Umar Pasandre, Penjaga Hutan Mangrove Pesisir Torosiaje

Umar Pasandrepenjaga mangrove di pesisir Torosiaje. Foto: Sarjan Lahay
Umar Pasandrepenjaga mangrove di pesisir Torosiaje. Foto: Sarjan Lahay
  • Umar Pasandre, lebih 20 tahun merawat dan menjaga kelestarian hutan mangrove di Kawasan Torosiaje, Kecamatan Popayato, Pohuwato, Gorontalo. Pria asli Suku Bajo ini pun membangun kesadaran dan mengajak masyarakat bersama-sama menjaga mangrove.  
  • Aksi Umar Pasandre menjaga mangrove  dan mengajak masyarakat sekitar Torosiaje penuh tantangan. Dari warga yang tak sejalan sampai pemodal-pemodal datang yang ingin menghancurkan hutan mangrove untuk tambak.
  • Perlahan dan bertahap, kini sebagian besar warga Pesisir Torosiaje, mulai sadar arti penting dan manfaat keberadaan hutan mangrove bagi mereka. Kini, warga pun bersama merawat mangrove. Tak hanya merawat mangrove, warga pesisir Torosiaje, juga menanam dan punya pembibitan mangrove. Mereka terus memperluas hutan mangrove.
  • Data Balai Pemantapan Kawasan Hutan (BPKH) Gorontalo, kerusakan kawasan mangrove di provinsi ini mencapai 67%Tambak jadi penyumbang terbesar kerusakan hutan mangrove di Gorontalo, seperti di Kabupaten Pohuwato. Padahal Pohuwato merupakan wilayah yang memiliki luasan mangrove terbesar di Gorontalo.
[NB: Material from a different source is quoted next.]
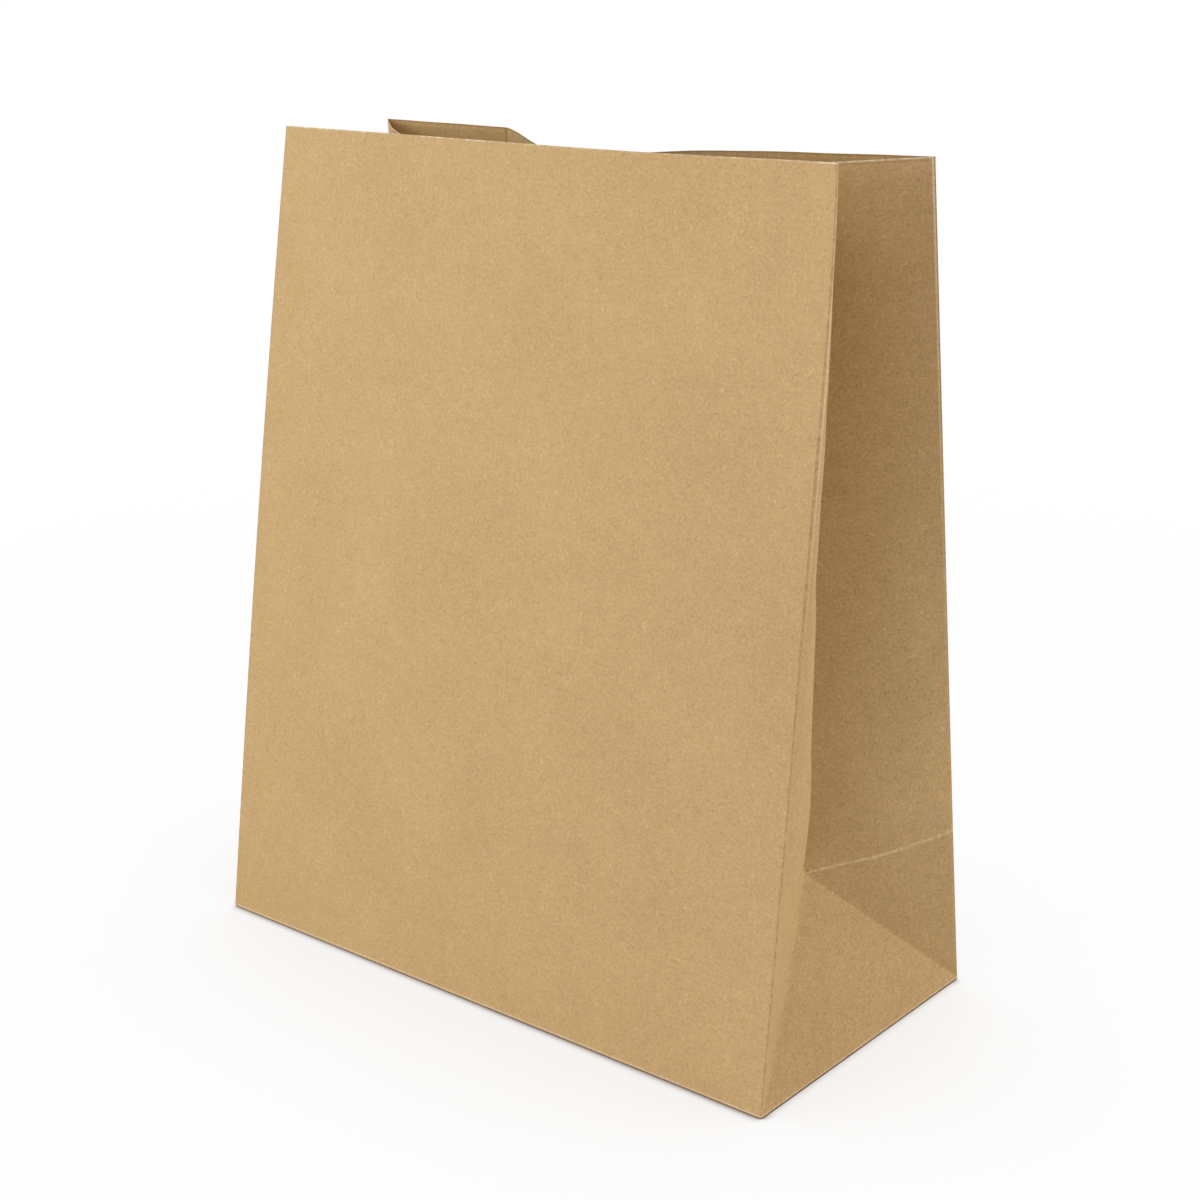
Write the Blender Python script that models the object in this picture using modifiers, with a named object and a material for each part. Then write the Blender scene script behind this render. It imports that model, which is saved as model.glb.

Umar Pasandre mengangkat tangannya sembari menunjuk salah satu hamparan hutan mangrove yang tubuh subur di pesisir barat Gorontalo, tepatnya di Kawasan pesisir Torosiaje, Kecamatan Popayato, Kabupaten Pohuwato, Gorontalo. Saat itu, di pertengahan Mei lalu, lelaki berumur 54 tahun ini sedang memperlihatkan ke saya, hasil dari upayanya membangun kesadaran kepada masyarakat terkait pentingnya mangrove untuk kehidupan di wilayah pesisir.

“Dahulu, pohon-pohon mangrove ini banyak yang tebang untuk digunakan sebagai bahan utama pembuatan rumah serta kayu bakar. Tapi, sekarang sudah tidak ada lagi karena sudah banyak masyarakat yang sadar akan pentingnya mangrove untuk lingkungan,” kata Umar Pasandre kepada Mongabay.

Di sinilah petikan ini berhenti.